"Broken Country"
The bull's tail went up and he wheeled suddenly and charged with lowered horns.
The pony, panic-stricken, spun round and tossed up his head, striking the rifle which Roosevelt was holding in both hands and knocking it violently against his forehead, cutting a deep gash. The blood poured into Roosevelt's eyes.
Ferris reined in his pony. "All right?" he called, evidently frightened.
"Don't mind me!" Roosevelt shouted, without turning an instant from the business in hand. "I'm all right."
For an instant it was a question whether Roosevelt would get the buffalo or the buffalo would get Roosevelt. But he swerved his horse, and the buffalo, plunging past, charged Ferris and followed him as he made off over the broken ground, uncomfortably close to the tired pony's tail. Roosevelt, half-blinded, tried to run in on him again, but his pony stopped, dead beat; and by no spurring could he force him out of a slow trot. Ferris, swerving suddenly and dismounting, fired, but the dim moonlight made accurate aim impossible, and the buffalo, to the utter chagrin of the hunters, lumbered off and vanished into the darkness. Roosevelt followed him for a short space afoot in hopeless and helpless wrath.
There was no possibility of returning to Lang's that night. They were not at all certain where they were, but they knew they were a long way from the mouth of the Little Cannonball. They determined to camp near by for the night.
They did not mount the exhausted horses, but led them, stumbling, foaming and sweating, while they hunted for water. It was an hour before they found a little mud-pool in a reedy hollow. They had drunk nothing for twelve hours and were parched with thirst, but the water of the pool was like thin jelly, slimy and nauseating, and they could drink only a mouthful. Supper consisted of a dry biscuit, previously baked by Lincoln under direction of his father, who insisted that the use of a certain kind of grease whose name is lost to history would keep the biscuits soft. They were hard as horn.[2] There was not a twig with which to make a fire, nor a bush to which they could fasten their horses. When they lay down to sleep, thirsty and famished, they had to tie their horses with the lariat to the saddles which were their pillows.
They did not go quickly to sleep. The horses were nervous, restless, alert, in spite of their fatigue, continually snorting or standing with their ears forward, peering out into the night, as though conscious of the presence of danger. Roosevelt remembered some half-breed Crees they had encountered the day before. It was quite possible that some roving bucks might come for their horses, and perhaps their scalps, for the Indians, who were still unsettled on their reservations, had a way of stealing off whenever they found a chance and doing what damage they could.

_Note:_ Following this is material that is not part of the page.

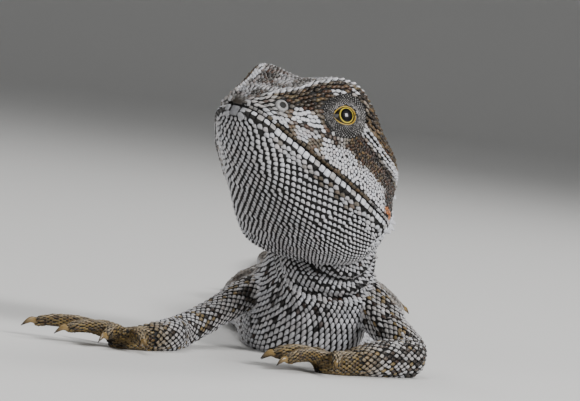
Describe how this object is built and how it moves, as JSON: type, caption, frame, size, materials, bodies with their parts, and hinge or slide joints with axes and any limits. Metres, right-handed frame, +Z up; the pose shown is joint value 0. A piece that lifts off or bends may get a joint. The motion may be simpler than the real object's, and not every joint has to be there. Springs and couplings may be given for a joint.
{
  "type": "rankins dragon lizard model",
  "caption": "Still life-size model of a small spiny bearded lizard lying with its chest raised and its head lifted and turned.",
  "frame": {"origin": "on the floor under the belly", "axes": "+Z up; the animal faces -Y with its tail towards +Y; +X is its left side"},
  "size_m": [0.0667, 0.262, 0.042],
  "materials": {
    "head_skin": "dry keeled scales, pale grey and gold-brown over dark skin",
    "throat_skin": "dry pale grey pointed scales over near-black skin",
    "body_skin": "dry overlapping keeled scales, pale grey-white over dark brown skin",
    "tail_skin": "dry keeled scales with soft dark bands",
    "toe_skin": "small tan and gold-brown scales",
    "eye": "wet dark eye with a thin yellow ring",
    "claw": "horn, pale at the root and dark at the tip"
  },
  "bodies": {
    "root": {"head": "head_skin", "lower_jaw": "throat_skin", "eye_left": "eye", "eye_right": "eye", "neck": "body_skin", "chest": "body_skin", "belly": "body_skin", "hips": "body_skin", "tail_base": "tail_skin", "tail_middle": "tail_skin", "tail_end": "tail_skin", "upper_arm_left": "body_skin", "forearm_left": "body_skin", "hand_left": "toe_skin", "thigh_left": "body_skin", "shin_left": "body_skin", "foot_left": "toe_skin", "upper_arm_right": "body_skin", "forearm_right": "body_skin", "hand_right": "toe_skin", "thigh_right": "body_skin", "shin_right": "body_skin", "foot_right": "toe_skin"}
  },
  "joints": []
}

Stories he had heard of various bands of horse-thieves that operated in the region between the Little Missouri and the Black Hills likewise returned to mind to plague him. The wilderness in which Roosevelt and Ferris had pitched their meager camp was in the very heart of the region infested by the bandits. They dozed fitfully, waking with a start whenever the sound of the grazing of the horses ceased for a moment, and they knew that the nervous animals were watching for the approach of a foe. It was late when at last they fell asleep.
They were rudely wakened at midnight by having their pillows whipped out from under their heads. They leapt to their feet. In the bright moonlight they saw the horses madly galloping off, with the saddles bounding and trailing behind them. Their first thought was that the horses had been stampeded by horse-thieves, and they threw themselves on the ground, crouching in the long grass with rifles ready.